3. Results and Discussion
We computed the average values of the 12-month standardized runoff index (SRI) for the 7-year periods (33 periods) from 1976-2015. According to the outcomes, the period of 2007 to 2014 water years, with an annual average SRI value of -1.25, was selected as a period of water bankruptcy for implementation of a proposed simulation-optimization model for multipurpose sustainability of the Droudzan reservoir-river system.
By solving the developed model using the Non-dominated Sorting Genetic Algorithm II (NSGA-II), we generated an optimal trade-off set that contained 637 management alternatives. Each generated alternative offered different values for the objective functions of the model.

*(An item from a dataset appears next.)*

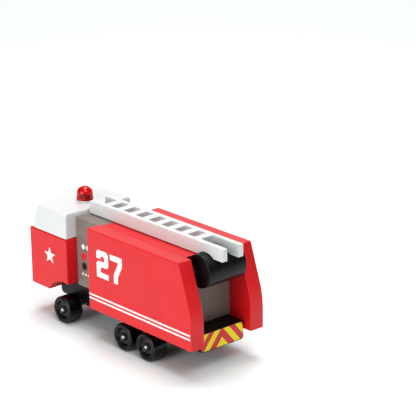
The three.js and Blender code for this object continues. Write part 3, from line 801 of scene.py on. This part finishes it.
def makeNumber(label, side, face):
    wide, high = number["width"] / number["gridWidth"], number["height"] / number["gridHeight"]
    left = number["first"]
    right = left - 2 * number["width"] - number["gap"]
    outlines = []
    for index, figure in enumerate((figureTwo, figureSeven)):
        outline = []
        for u, v in figure:
            along = u * wide + index * (number["width"] + number["gap"])
            x = left - along if side > 0 else right + along
            outline.append((x, number["low"] + v * high))
        outlines.append(outline)
    plates("number" + label, outlines, onSide(face, side), whiteInk, "white_paint")


def makeSidePrints():
    for sideName, side in sides.items():
        label = sideName.capitalize()
        low, high = sizeOf(f"side_panel_{sideName}")
        panelFace = max(abs(low[1]), abs(high[1]))
        makeNumber(label, side, panelFace)
        rear, front = low[0] + stripe["rearMargin"], high[0] - body["panelEdge"]
        half = stripe["thick"] / 2
        bars = [[(rear, z - half), (front, z - half), (front, z + half), (rear, z + half)]
                for z in stripe["heights"]]
        plates("stripes" + label, bars, onSide(panelFace, side), whiteInk, "white_paint")
        points = []
        for step in range(2 * star["points"]):
            turn = pi / 2 + step * pi / star["points"]
            reach = star["outer"] if step % 2 == 0 else star["inner"]
            points.append((star["x"] + reach * cos(turn), star["z"] + reach * sin(turn)))
        plates("doorStar" + label, [points], onSide(sizeOf("cab_lower")[1][1], side), whiteInk, "white_paint")
        pumpFace = sizeOf("pump_block")[1][1]
        for name, material, slotName, radius, z, xs in dials:
            plates(name + label, [dot(x, z, radius) for x in xs], onSide(pumpFace, side), material, slotName)


def clipped(outline, a, b, c):
    # keeps the part of a convex outline where a * u + b * v >= c
    kept = []
    for i, point in enumerate(outline):
        following = outline[(i + 1) % len(outline)]
        here = a * point[0] + b * point[1] - c
        there = a * following[0] + b * following[1] - c
        if here >= 0:
            kept.append(point)
        if (here > 0 > there) or (here < 0 < there):
            t = here / (here - there)
            kept.append(tuple(p + (q - p) * t for p, q in zip(point, following)))
    return kept


def makeTailPrint():
    low, high = sizeOf("chassis_board")
    inset = chevron["inset"]
    half, bottom, top = high[1] - inset, low[2] + inset, high[2] - inset
    edge = chassis["edgeRadius"]
    steps = chevron["cornerSteps"]
    tail = [(-half, top)] + arc(-half + edge, bottom + edge, edge, pi, 1.5 * pi, steps)
    tail += arc(half - edge, bottom + edge, edge, 1.5 * pi, 2 * pi, steps) + [(half, top)]

    def onTail(lift):
        return lambda y, z, off: (low[0] - off - lift, y, z)

    plates("tailRed", [tail], onTail(0), redInk, "red_paint")
    bands = []
    for side in (1, -1):
        halfTail = clipped(tail, side, 0, 0)
        for start, end in chevron["bands"]:
            band = clipped(halfTail, side * chevron["steep"], 1, start)
            band = clipped(band, -side * chevron["steep"], -1, -end)
            if len(band) > 2:
                bands.append(band)
    # the yellow lies on top of the red, and has no slot of its own
    plates("tailYellow", bands, onTail(ink["thick"]), yellowInk, None)


makeSidePrints()
makeTailPrint()
print("prints made")


floor = {"half": 4.0, "colour": (0.93, 0.985, 0.985), "cloudScale": 3, "glossScale": 20, "roughness": (0.75, 0.85)}
lightTarget = (-0.02, 0, 0.03)
lights = [
    # name, place, size, power
    ("overheadSoft", (0.18, -0.22, 1.5), 0.9, 13),
    ("leftSoft", (-0.2, 1.5, 0.45), 1.2, 12.3),
    ("tailSoft", (-0.8, 0.2, 1.25), 0.8, 5.5),
    ("farSoft", (1.05, -0.93, 0.4), 1.6, 4.5),
]
worldStrength = 0.18
camera = {"target": (-57.5, 0, 92.0), "azimuth": 138.75, "elevation": 18.60, "roll": -0.774, "distance": 975.5,
          "lens": 152.57, "sensor": 36, "nearest": 0.05}


def makeFloor():
    shape = bmesh.new()
    half = floor["half"]
    corners = ((-half, -half), (half, -half), (half, half), (-half, half))
    shape.faces.new([shape.verts.new((x, y, 0)) for x, y in corners])
    material, tree, shader = nodeTree("paleFloor")
    place = addNode(tree, "TexCoord").outputs["Object"]
    cloud = ramp(tree, noise(tree, place, floor["cloudScale"], 2), 0, 1)
    colour = mixed(tree, cloud, shade(floor["colour"], 0.995), shade(floor["colour"], 1.005))
    finish(tree, shader, colour, ramp(tree, noise(tree, place, floor["glossScale"], 3), *floor["roughness"]))
    fromMesh("floor", shape, material)


def makeLights():
    for name, place, size, power in lights:
        lamp = bpy.data.lights.new(name, "AREA")
        lamp.shape = "DISK"
        lamp.size = size
        lamp.energy = power
        holder = bpy.data.objects.new(name, lamp)
        holder.location = place
        aim = Vector(lightTarget) - Vector(place)
        holder.rotation_euler = aim.to_track_quat("-Z", "Y").to_euler()
        holder.visible_camera = False
        bpy.context.scene.collection.objects.link(holder)
    world = bpy.data.worlds.new("studio")
    world.use_nodes = True
    world.node_tree.nodes["Background"].inputs["Color"].default_value = (1, 1, 1, 1)
    world.node_tree.nodes["Background"].inputs["Strength"].default_value = worldStrength
    bpy.context.scene.world = world


def makeCamera():
    turn, rise, roll = (radians(camera[key]) for key in ("azimuth", "elevation", "roll"))
    back = Vector((cos(turn) * cos(rise), sin(turn) * cos(rise), sin(rise)))
    across = (-back).cross(Vector((0, 0, 1))).normalized()
    upward = across.cross(-back)
    right = across * cos(roll) + upward * sin(roll)
    up = upward * cos(roll) - across * sin(roll)
    lens = bpy.data.cameras.new("camera")
    lens.lens = camera["lens"]
    lens.sensor_width = camera["sensor"]
    lens.clip_start = camera["nearest"]
    holder = bpy.data.objects.new("camera", lens)
    place = (Vector(camera["target"]) + back * camera["distance"]) * mm
    holder.matrix_world = Matrix.Translation(place) @ Matrix((right, up, back)).transposed().to_4x4()
    bpy.context.scene.collection.objects.link(holder)
    bpy.context.scene.camera = holder


makeFloor()
makeLights()
makeCamera()
bpy.context.scene.view_settings.view_transform = "Standard"
bpy.context.scene.view_settings.look = "Medium High Contrast"
print("stage made")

There was no socially optimal management option based on the median voting and majoritarian compromise rules. This output revealed that none of the generated efficient management alternatives could obtain the approval of the majority of stakeholders, not only at first ranking level, but at all possible ranking levels (637 levels). Moreover, the compromise set derived by the Condorcet rule was an empty set. The latter output indicated that there was no management option in the generated optimal trade-off set, which agreed upon by all stakeholders through the pairwise comparison procedure.
The output of the plurality rule was a compromise set with four members given the fact that the voting took place between the four aspects of sustainability. Therefore, each of the four identified options by the plurality rule was the most desirable option based on one of the four aspects of sustainability in the system under consideration.
Among applied social choice techniques, only the Borda count and pairwise comparison approaches were able to identify a compromise set with a single member, Management Option No. 87, which could be recognized as the socially-optimal conflict-resolving alternative for the problem under investigation.
According to the conflict-resolving management alternative, the 7-year (the bankruptcy period) average of the cultivation areas allocated to wheat, barley and canola would be 16%, 24%, and 41%, respectively. This management option would supply 46% of the water demand of Bakhtegan Lake. In terms of relative satisfaction, this alternative has the second rank based on three sustainability indicators of the blue water productivity, allocating water for preserving the natural environment, and fair distribution of water among identified socially-optimal management options.

4. Conclusion
Given the nonlinear and multi-objective nature of the problem under investigation, the output of the developed model was an optimal set of non-inferior solutions that form the trade-off curve between four aspects of sustainability (objective functions) in the Dorudzan reservoir-river system. The current study also attempted to find a compromise solution among generated non-inferior alternative solutions by using social choice rules. Results of the proposed methodology provided valuable information on efficient water governance strategies and how to achieve multi-purpose agricultural and environmental sustainability in the study region.